Ненависть подступала к горлу молодого Орлова, когда он думал, что Куракин и Лапидус хотят остаться чистенькими и будут смотреть на него с удивлением всякий раз, когда придется выступать на комсомольском собрании. А он — да! — собирался выступать еще и еще. Он чувствовал, как глубоко внутри что-то вдруг расстегнулось, будто молния на куртке, и вывалило наружу совсем другого, почти незнакомого ему самому Геннадия Орлова. Этот другой Геннадий Орлов оказался гладким, без единой волосинки, и со всех сторон смазанным густым рыбьим жиром. У него был настойчивый голос, плоские чистые ногти на руках и ногах и с левой стороны, под мышкой, поближе к сердцу, лежал мешочек со злобой, сухой и горячей, как нагретые солнцем опилки. Все было нипочем этому гладкому Геннадию. Только бы ему не мешали. Никто. Ни князь, ни Лапидус, ни любовь к узкоглазой Чернецкой, которую он ненавидел. Ни другие, такие же, как он, — гладкие, без единой волосинки, с настойчивыми голосами. Их было много, и они все хотели поесть свежей спаржи. Спаржа ярко зеленела на белом блюде посреди туманного Лондона. Большой Бен отмерял секунды ее недолгой растительной жизни.
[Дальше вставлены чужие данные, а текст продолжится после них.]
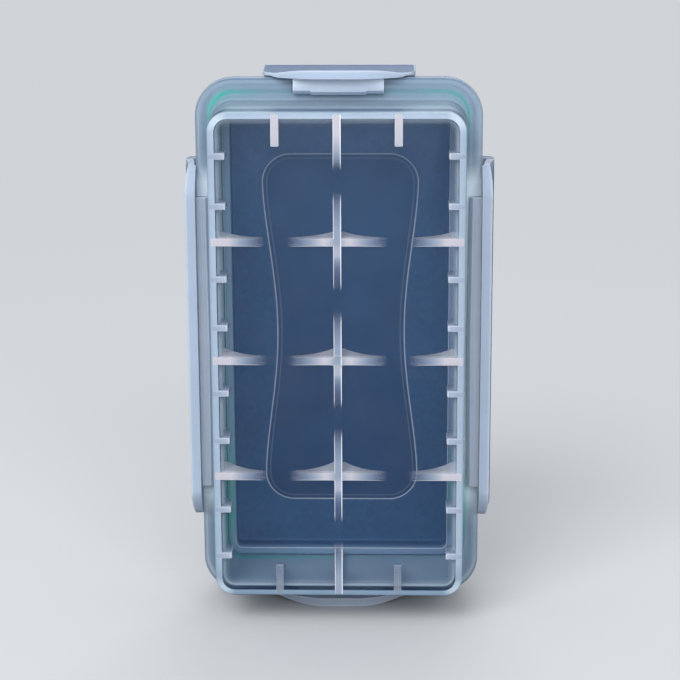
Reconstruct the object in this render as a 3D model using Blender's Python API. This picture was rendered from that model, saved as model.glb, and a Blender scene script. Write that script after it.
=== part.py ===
"""Battery case of milky see-through plastic, closed and standing on one short end.

A base tray with cradle ribs faces -Y. A lid with a dog-bone panel closes it from +Y over a
rubber gasket. Four latch wings hang on film hinges at the lid's edge and hook over the base's
flange. X is across the case, Z along it, and Y is depth from the tray's floor to the lid.
"""
import math

import bmesh
import bpy
from mathutils import Matrix, Vector

# Clearance between neighbouring pieces
GAP = 0.0003

# Cell layout: two columns of four short cells, or of two long ones
CELL_PITCH = 0.0195
COLUMNS = 2
ROWS = 4
SIDE_TRIM = 0.0002

# Base tray
WALL = 0.00115
FLOOR = 0.0012
TRAY_DEPTH = 0.0186
TRAY_CORNER = 0.0032
TRAY_EDGE = 0.0006
TRAY_DRAFT = 0.025
RIM_EDGE = 0.00015

# Flange round the tray's wall
FLANGE_FRONT = 0.0127
FLANGE_THICK = 0.0014
FLANGE_SIDE = 0.0030
FLANGE_END = 0.00405
FLANGE_CORNER = 0.0062
FLANGE_EDGE = 0.00025

# Cradle ribs
RIB_THICK = 0.0013
RIB_DRAFT = 0.022
RIB_CUSP = 0.0054
RIB_SINK = 0.00016
END_RIB_OUT = 0.0011

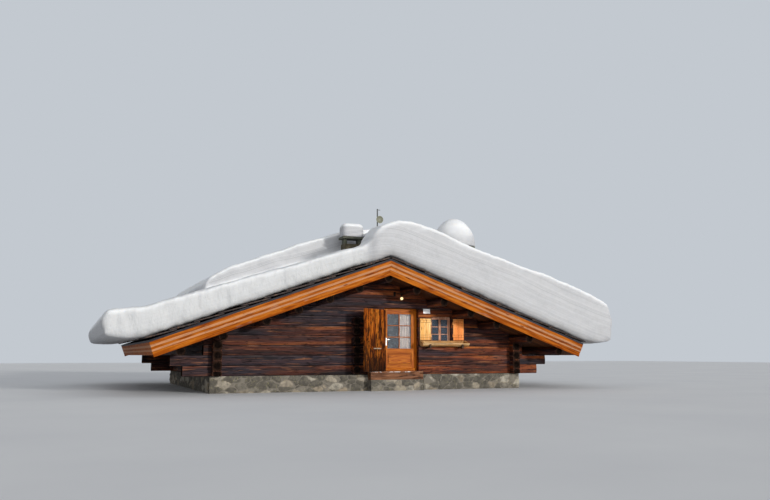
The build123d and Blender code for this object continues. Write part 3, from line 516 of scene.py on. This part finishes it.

Итак, ни Куракин, ни Лапидус ему не указка. Но была еще мать, которую он прежде очень любил и с мнением которой привык считаться. Но мать стала не похожа на себя. Она без конца куда-то уезжала. То на день, то даже на два. Брала отгулы. Он давно догадывался, что у матери кто-то есть. Он ревновал ее, и потому все, связанное с нею, отзывалось в нем остро и болезненно. Хотелось посмотреть на этого, как говорил он себе, материнского «мужика», но «мужик» ни разу не появился на его горизонте. Может, у него была семья и он просто так крутил с орловской матерью, не собирался никогда и никуда уходить из семьи. Может, он был командировочным и приезжал в Москву только изредка, таскал мать по гостиничным номерам, а потом убирался благополучно? Орлов скорее дал бы отрубить себе руку, чем спросить у Катерины Константиновны прямо и откровенно.